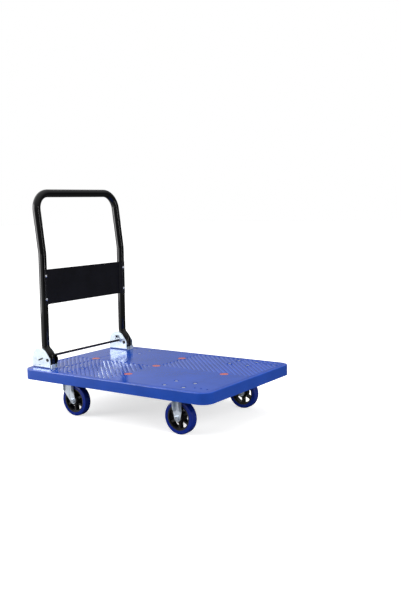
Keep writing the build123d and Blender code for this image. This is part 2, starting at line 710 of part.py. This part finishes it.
def make_spring_pin():
    """Headed pin riveted to the ear that carries the spring."""
    pin = rod_y(SPRING_X, SPRING_Z, 3.2, 201, EAR_Y[0])
    pin += rod_y(SPRING_X, SPRING_Z, 2.5, EAR_Y[0], EAR_Y[1])
    pin += rod_y(SPRING_X, SPRING_Z, 6.5, 199, 201)
    return pin


def write_brackets():
    """Fold brackets and the release mechanism."""
    for name, side in SIDES.items():
        keep(f"bracket_{name}", on_side(make_bracket(), side))
        keep(f"lock_plate_{name}", on_side(make_lock_plate(), side))
        keep(f"rod_spring_{name}", on_side(make_spring(), side))
    pin = make_spring_pin()
    keep("spring_pins", Compound([pin, mirror(pin, about=Plane.XZ)]))
    keep("release_rod", make_release_rod())
    keep("rod_collars", make_rod_collars())
    keep("ear_pads", make_ear_pads())
    make_bracket_fasteners()
    make_pivot_fasteners()


keep("deck", make_deck())
keep("deck_plugs", make_plugs())
make_caster_fasteners()
write_casters()
keep("handle_tube", make_handle_tube())
keep("tube_caps", make_tube_caps())
keep("handle_panel", make_panel())
keep("panel_rivets", make_rivets())
write_brackets()
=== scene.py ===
import json
from math import cos, radians, sin

import bpy
from mathutils import Matrix, Vector

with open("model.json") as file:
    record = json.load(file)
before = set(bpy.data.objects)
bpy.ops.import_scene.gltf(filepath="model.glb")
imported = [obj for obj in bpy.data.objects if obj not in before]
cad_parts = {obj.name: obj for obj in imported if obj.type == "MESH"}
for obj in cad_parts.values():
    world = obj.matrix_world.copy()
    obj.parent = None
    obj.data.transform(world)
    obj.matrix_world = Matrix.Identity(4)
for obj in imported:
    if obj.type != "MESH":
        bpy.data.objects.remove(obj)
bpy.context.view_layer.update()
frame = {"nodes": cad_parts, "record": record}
nodes = frame["nodes"]

# Lengths are metres and angles degrees, in the row frame: +X forward, +Y left, +Z up.

# camera, at the photograph's viewing angle
CAMERA_PLACE = (1.9276, -2.4333, 0.8147)
CAMERA_YAW = 124.99
CAMERA_PITCH = -6.83
CAMERA_ROLL = -1.32
CAMERA_LENS = 46.99
SENSOR_WIDTH = 36.0

# floor: pale to the eye, darker in reflections except for a painted glow on one side, an emission
# that only reflected and bounced rays see
FLOOR_REACH = 30.0
FLOOR_TONES = (0.78, 0.82)
FLOOR_PATCHES = 3
FLOOR_GLOW = 0.62
FLOOR_BOUNCE = 0.10
# painted glow on the floor: the side it rises towards, where it starts and ends along that side
# in metres, and its emission strength
PAINTED_GLOW_AZIMUTH = 215
PAINTED_GLOW_FROM, PAINTED_GLOW_TO = 0.5, 1.5
PAINTED_GLOW_STRENGTH = 0.7

# surroundings seen in reflections: grey levels by height, and by leaning to one side
SKY_BY_HEIGHT = [(-0.05, 0.10), (0.1, 0.12), (0.5, 0.35), (1.0, 0.8)]
SKY_BY_SIDE = [(-1.0, 0.0), (0.05, 0.0), (0.3, 0.16), (1.0, 1.5)]
SKY_AZIMUTH = 200

# studio lights: name, place, width and height, watts, seen in reflections
LIGHTS_AIM = (0, 0, 0.35)
LIGHTS = [
    ("top", (0.2, 0.2, 3.0), (1.8, 1.8), 38, False),
    ("left", (-2.3, -2.4, 1.0), (1.6, 2.2), 60, True),
    ("front", (3.2, -1.2, 1.5), (1.6, 1.6), 60, False),
    ("front_strip", (2.9, 0.4, 0.9), (0.16, 2.0), 9, True),
]

# moulded plastics: dark tone, light tone, roughness range, grains per metre, grain strength
PLASTICS = {
    "deck_blue": ((0.010, 0.062, 0.38), (0.013, 0.073, 0.45), (0.11, 0.17), 900, 0.08),
    "plug_red": ((0.46, 0.10, 0.09), (0.54, 0.13, 0.11), (0.22, 0.32), 900, 0.08),
    "tread_blue": ((0.004, 0.020, 0.24), (0.006, 0.028, 0.30), (0.14, 0.24), 500, 0.05),
    "hub_black": ((0.003, 0.003, 0.004), (0.006, 0.006, 0.007), (0.35, 0.5), 1400, 0.12),
    "cap_black": ((0.005, 0.005, 0.006), (0.009, 0.009, 0.010), (0.4, 0.55), 1400, 0.12),
}

# plated and bare metals: dark tone, light tone, roughness range, how fine the rolling
# lines are along X, Y and Z, metallic share
EVEN = (1, 1, 1)
METALS = {
    "fastener_zinc": ((0.66, 0.74, 0.88), (0.78, 0.86, 0.97), (0.12, 0.24), EVEN, 0.7),
    "fork_zinc": ((0.68, 0.76, 0.90), (0.80, 0.88, 0.98), (0.22, 0.36), (1, 1, 0.15), 0.3),
    "bracket_zinc": ((0.54, 0.63, 0.72), (0.66, 0.75, 0.82), (0.26, 0.38), (0.2, 1, 1), 0.5),
    "steel_bare": ((0.30, 0.30, 0.31), (0.42, 0.42, 0.43), (0.25, 0.45), EVEN, 0.7),
    "bearing_steel": ((0.36, 0.37, 0.39), (0.46, 0.47, 0.49), (0.2, 0.35), EVEN, 0.7),
    "spring_black": ((0.035, 0.035, 0.04), (0.06, 0.06, 0.07), (0.22, 0.38), EVEN, 0.9),
    "rivet_bright": ((0.80, 0.82, 0.86), (0.88, 0.90, 0.94), (0.12, 0.24), EVEN, 0.7),
}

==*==

## What you need to do
In the listing above, find the line containing "write_casters()" and the line containing "in imported if", then quote both, plus every line between them, exactly as written.

## Response
write_casters()
keep("handle_tube", make_handle_tube())
keep("tube_caps", make_tube_caps())
keep("handle_panel", make_panel())
keep("panel_rivets", make_rivets())
write_brackets()
=== scene.py ===
import json
from math import cos, radians, sin

import bpy
from mathutils import Matrix, Vector

with open("model.json") as file:
    record = json.load(file)
before = set(bpy.data.objects)
bpy.ops.import_scene.gltf(filepath="model.glb")
imported = [obj for obj in bpy.data.objects if obj not in before]
cad_parts = {obj.name: obj for obj in imported if obj.type == "MESH"}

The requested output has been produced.